Bamboo‐Like Carbon Nanotube‐Encapsulated Fe2C Nanoparticles Activate Confined Fe2O3 Nanoclusters Via d‐p‐d Orbital Coupling for Alkaline Oxygen Evolution Reaction

Abstract The efficient anion exchange membrane water electrolysis is challenging with low cell voltage and long‐term stability at large current density, due to the unstable anodic oxygen evolution reaction (OER). Fe‐based electrocatalysts are potential candidates for the anodic OER. In Fe‐based materials, iron oxides always show better stability in alkaline solution but lower OER activity. However, the catalysts in previous study are difficult to continuously and effectively activate iron oxides supported on carbon during electrocatalysis.

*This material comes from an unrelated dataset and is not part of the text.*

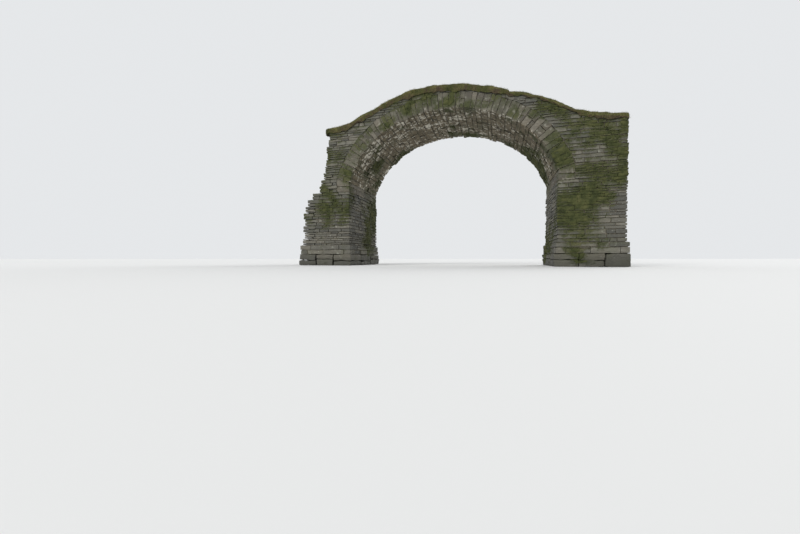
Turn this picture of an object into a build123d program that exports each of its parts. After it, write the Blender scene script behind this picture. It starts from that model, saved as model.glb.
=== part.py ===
from build123d import *
import math
import os

# Old footbridge of one rubble-built stone arch, with a turf deck and no parapets.
# Lengths are in millimetres. X runs along the bridge, Y across it from the front face to the
# back face, and Z up from the foot of the piers. The origin is under the middle of the arch.

# The arch: a flat crown arc that runs into a tighter haunch arc on each side
CLEAR_SPAN = 5580
SPRING_HEIGHT = 2400
RISE = 1800
CROWN_RADIUS = 3500
CROWN_HALF_ANGLE = 25
RING_DEPTH = 400

# The courses of thin slabs that make the arch, each wedged between two radial joints
COURSES_PER_SIDE = 25
KEY_WIDTH = 150
MORTAR_JOINT = 10
JOINT_RECESS = 20
UNEVEN_COURSES = 0.26
LONG_TAIL = 540
SHORT_TAIL = 340
UNEVEN_FACE = 14

# The walls that stand on the arch and the piers
BRIDGE_WIDTH = 2400
WALL_SETBACK = 20
FACE_WALL = 450
JAMB_WALL = 450
END_WALL = 400
SPRINGER_HEIGHT = 260
SPRINGER_BLOCKS = 4

# The broken left end, where the approach has fallen, and the right end in the bank
ABUTMENT_LENGTH = 1510
LEFT_HAUNCH = 710
WALL_COURSE = 190
FRONT_TEETH = (230, 180, 95, 45, 20, -25, 5, -70, -100, -20)
BACK_TEETH = (150, 90, 160, 20, -60, 30, -90, -40, -130, -60)
HEART_TEETH = (90, -40, -120, -60, -190, -140, -260, -210, -300, -240)
FRONT_LEDGE_TEETH = (0, -60, -20, -75, -30, -90, -170, -330)
BACK_LEDGE_TEETH = (-30, 0, -70, -25, -110, -60, -230, -260)
HEART_LEDGE_TEETH = (-60, -130, -90, -170, -120, -210, -190, -380)

# The footings under the piers
FOOTING_HEIGHT = 330
PLINTH_HEIGHT = 270
FOOTING_STEP = 100
PLINTH_STEP = 45
LENGTHWISE_BLOCKS = 3
CROSSWISE_BLOCKS = 3
FOOTING_JOINT = 14

# The deck: a bed line under the turf, as drops below its crown at shares of the way to each end
COVER = 100
HUMP_SHIFT = 380
LEFT_FALL = ((0.25, 95), (0.42, 290), (0.6, 520), (0.81, 800), (1, 840))
RIGHT_FALL = ((0.21, 75), (0.385, 280), (0.5, 395), (0.6, 540), (0.71, 825), (0.8, 1045), (1, 1185))
TURF_LEFT = 155
TURF_RIGHT = 90
TURF_BREAK = 1620
TURF_OVERHANG = 35
TURF_ROUNDING = 55
TURF_HUMMOCK = 360
TURF_UNEVEN = 24

# Sizes that follow from the ones above
HALF_SPAN = CLEAR_SPAN / 2
SOFFIT_CROWN = SPRING_HEIGHT + RISE
PIER_TOP = SPRING_HEIGHT - SPRINGER_HEIGHT
PIER_FOOT = FOOTING_HEIGHT + PLINTH_HEIGHT
HALF_WIDTH = BRIDGE_WIDTH / 2
WALL_FACE = HALF_WIDTH - WALL_SETBACK
WALL_BACK = WALL_FACE - FACE_WALL
LEFT_END = -HALF_SPAN - LEFT_HAUNCH
RIGHT_END = HALF_SPAN + ABUTMENT_LENGTH
BED_CROWN = SOFFIT_CROWN + RING_DEPTH + COVER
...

Herein, a new class of electrocatalyst: bamboo‐like carbon nanotubes (B‐CNT)‐encapsulated Fe 2 C nanoparticles (NPs) supported Fe 2 O 3 nanoclusters (NCs), named Fe 2 O 3 /B‐CNT@Fe 2 C is reported. Theoretical calculations and experimental results reveal that B‐CNT‐encapsulate Fe 2 C NPs activate Fe 2 O 3 NCs by the d‐p‐d orbital coupling, thereby weakening the adsorption of OOH* intermediate during OER process. The electrolyzer based on the electrocatalyst requires only 1.48 V to reach 1.0 A cm −2 and shows a long‐term stability at 1.0 A cm −2 for 1600 h, comparable to the best‐reported values for the anion exchange membrane water electrolyzer (AEMWE).